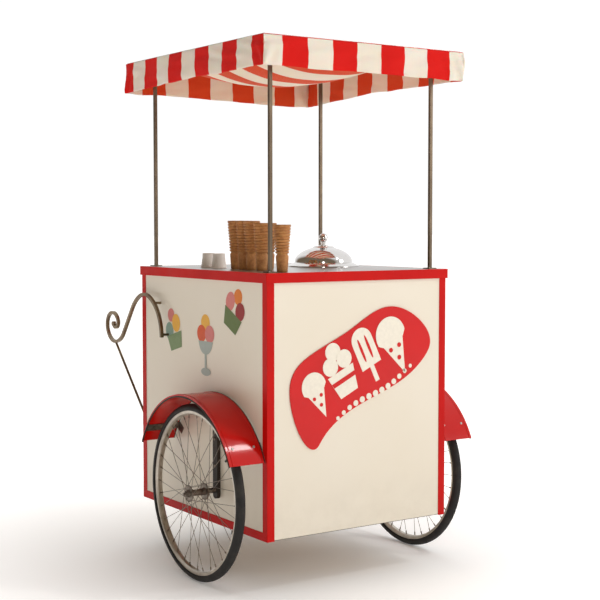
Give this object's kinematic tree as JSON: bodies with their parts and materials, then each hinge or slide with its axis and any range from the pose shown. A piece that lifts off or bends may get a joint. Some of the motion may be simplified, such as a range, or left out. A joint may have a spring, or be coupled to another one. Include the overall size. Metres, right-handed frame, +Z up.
{
  "type": "push vending cart",
  "caption": "Push cart for selling ice cream: boxed cabinet between two spoked wheels, lidded cold well, scroll handles and a valanced fabric canopy on four posts.",
  "frame": {"origin": "on the floor below the centre of the whole cart's box", "axes": "+Z up, +X across the cart towards its right wheel as seen from behind, +Y from the customer's side to the vendor's side"},
  "size_m": [1.096, 1.2537, 1.95],
  "materials": {
    "red_paint": "gloss",
    "cream_panel": "satin",
    "bronze": "hammered antique",
    "steel_sheet": "brushed",
    "chrome": "polished",
    "zinc": "satin",
    "black_metal": "satin",
    "alu": "satin",
    "tyre": "matt",
    "rubber": "matt",
    "wood": "matt",
    "foam": "matt",
    "canvas": "woven",
    "wafer": "matt",
    "paper": "matt"
  },
  "bodies": {
    "cart": {"base_frame": "black_metal", "stand_bracket": "black_metal", "wheel_bracket_left": "black_metal", "wheel_bracket_right": "black_metal", "floor_board": "wood", "corner_uprights": "wood", "top_frame": "wood", "counter_core": "wood", "well_shelf": "wood", "shelf_cleats": "wood", "front_panel": "cream_panel", "left_panel": "cream_panel", "right_panel": "cream_panel", "rear_panel": "cream_panel", "edge_trims": "red_paint", "counter_band": "red_paint", "fender_left": "red_paint", "fender_right": "red_paint", "front_sign": "red_paint", "counter_sheet": "steel_sheet", "gelato_tub": "steel_sheet", "insulation_jacket": "foam", "axles": "zinc", "axle_nuts": "zinc", "bracket_bolts": "zinc", "fender_straps": "zinc", "fender_screws": "zinc", "dome_screws": "zinc", "frame_hinge_leaves": "zinc", "hinge_pins": "zinc", "stand_pin": "zinc", "handle_left": "bronze", "handle_right": "bronze", "handle_studs": "bronze", "handle_struts": "bronze", "canopy_posts": "bronze", "canopy_frame": "alu", "canopy": "canvas", "cone_stacks": "wafer", "paper_cups": "paper"},
    "wheel_left": {"tyre_left": "tyre", "inner_tube_left": "rubber", "rim_left": "alu", "spokes_left": "zinc", "hub_left": "zinc", "bearings_left": "zinc"},
    "wheel_right": {"tyre_right": "tyre", "inner_tube_right": "rubber", "rim_right": "alu", "spokes_right": "zinc", "hub_right": "zinc", "bearings_right": "zinc"},
    "lid": {"dome_lid": "chrome", "lid_knob": "chrome"},
    "door": {"rear_door": "cream_panel", "door_knob": "chrome", "door_hinge_leaves": "zinc"},
    "stand": {"stand_leg": "black_metal", "stand_foot": "rubber"}
  },
  "joints": [
    {"name": "left_wheel_spin", "type": "hinge", "parent": "cart", "child": "wheel_left", "pos_m": [-0.492, -0.24085, 0.325], "axis": [1, 0, 0], "continuous": true},
    {"name": "right_wheel_spin", "type": "hinge", "parent": "cart", "child": "wheel_right", "pos_m": [0.492, -0.24085, 0.325], "axis": [1, 0, 0], "continuous": true},
    {"name": "lid_lift", "type": "slide", "parent": "cart", "child": "lid", "axis": [0, 0, 1], "range_m": [0, 0.35]},
    {"name": "rear_door_hinge", "type": "hinge", "parent": "cart", "child": "door", "pos_m": [0.301, 0.35895, 0.6], "axis": [0, 0, -1], "range_deg": [0, 105]},
    {"name": "stand_fold", "type": "hinge", "parent": "cart", "child": "stand", "pos_m": [0, 0.27415, 0.168], "axis": [-1, 0, 0], "range_deg": [0, 88]}
  ]
}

□ □ □ □ □ □ □

__TASK TO COMPLETE__. Please repeat the listing exactly, with nothing left out.

__FINISHED EXERCISE__.
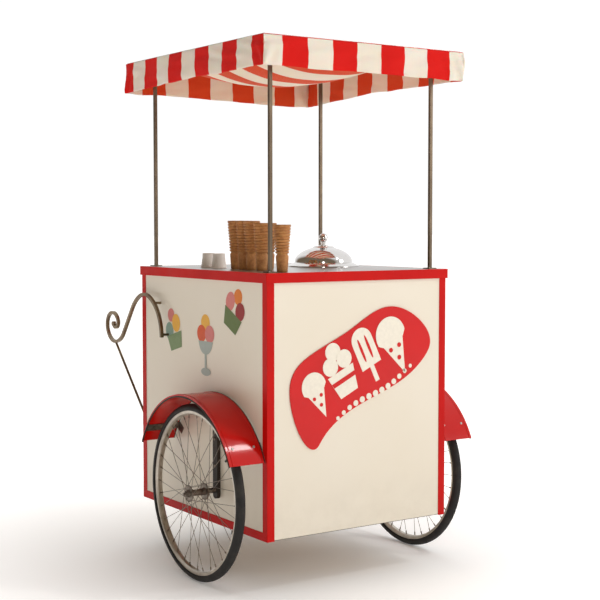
Give this object's kinematic tree as JSON: bodies with their parts and materials, then each hinge or slide with its axis and any range from the pose shown. A piece that lifts off or bends may get a joint. Some of the motion may be simplified, such as a range, or left out. A joint may have a spring, or be coupled to another one. Include the overall size. Metres, right-handed frame, +Z up.
{
  "type": "push vending cart",
  "caption": "Push cart for selling ice cream: boxed cabinet between two spoked wheels, lidded cold well, scroll handles and a valanced fabric canopy on four posts.",
  "frame": {"origin": "on the floor below the centre of the whole cart's box", "axes": "+Z up, +X across the cart towards its right wheel as seen from behind, +Y from the customer's side to the vendor's side"},
  "size_m": [1.096, 1.2537, 1.95],
  "materials": {
    "red_paint": "gloss",
    "cream_panel": "satin",
    "bronze": "hammered antique",
    "steel_sheet": "brushed",
    "chrome": "polished",
    "zinc": "satin",
    "black_metal": "satin",
    "alu": "satin",
    "tyre": "matt",
    "rubber": "matt",
    "wood": "matt",
    "foam": "matt",
    "canvas": "woven",
    "wafer": "matt",
    "paper": "matt"
  },
  "bodies": {
    "cart": {"base_frame": "black_metal", "stand_bracket": "black_metal", "wheel_bracket_left": "black_metal", "wheel_bracket_right": "black_metal", "floor_board": "wood", "corner_uprights": "wood", "top_frame": "wood", "counter_core": "wood", "well_shelf": "wood", "shelf_cleats": "wood", "front_panel": "cream_panel", "left_panel": "cream_panel", "right_panel": "cream_panel", "rear_panel": "cream_panel", "edge_trims": "red_paint", "counter_band": "red_paint", "fender_left": "red_paint", "fender_right": "red_paint", "front_sign": "red_paint", "counter_sheet": "steel_sheet", "gelato_tub": "steel_sheet", "insulation_jacket": "foam", "axles": "zinc", "axle_nuts": "zinc", "bracket_bolts": "zinc", "fender_straps": "zinc", "fender_screws": "zinc", "dome_screws": "zinc", "frame_hinge_leaves": "zinc", "hinge_pins": "zinc", "stand_pin": "zinc", "handle_left": "bronze", "handle_right": "bronze", "handle_studs": "bronze", "handle_struts": "bronze", "canopy_posts": "bronze", "canopy_frame": "alu", "canopy": "canvas", "cone_stacks": "wafer", "paper_cups": "paper"},
    "wheel_left": {"tyre_left": "tyre", "inner_tube_left": "rubber", "rim_left": "alu", "spokes_left": "zinc", "hub_left": "zinc", "bearings_left": "zinc"},
    "wheel_right": {"tyre_right": "tyre", "inner_tube_right": "rubber", "rim_right": "alu", "spokes_right": "zinc", "hub_right": "zinc", "bearings_right": "zinc"},
    "lid": {"dome_lid": "chrome", "lid_knob": "chrome"},
    "door": {"rear_door": "cream_panel", "door_knob": "chrome", "door_hinge_leaves": "zinc"},
    "stand": {"stand_leg": "black_metal", "stand_foot": "rubber"}
  },
  "joints": [
    {"name": "left_wheel_spin", "type": "hinge", "parent": "cart", "child": "wheel_left", "pos_m": [-0.492, -0.24085, 0.325], "axis": [1, 0, 0], "continuous": true},
    {"name": "right_wheel_spin", "type": "hinge", "parent": "cart", "child": "wheel_right", "pos_m": [0.492, -0.24085, 0.325], "axis": [1, 0, 0], "continuous": true},
    {"name": "lid_lift", "type": "slide", "parent": "cart", "child": "lid", "axis": [0, 0, 1], "range_m": [0, 0.35]},
    {"name": "rear_door_hinge", "type": "hinge", "parent": "cart", "child": "door", "pos_m": [0.301, 0.35895, 0.6], "axis": [0, 0, -1], "range_deg": [0, 105]},
    {"name": "stand_fold", "type": "hinge", "parent": "cart", "child": "stand", "pos_m": [0, 0.27415, 0.168], "axis": [-1, 0, 0], "range_deg": [0, 88]}
  ]
}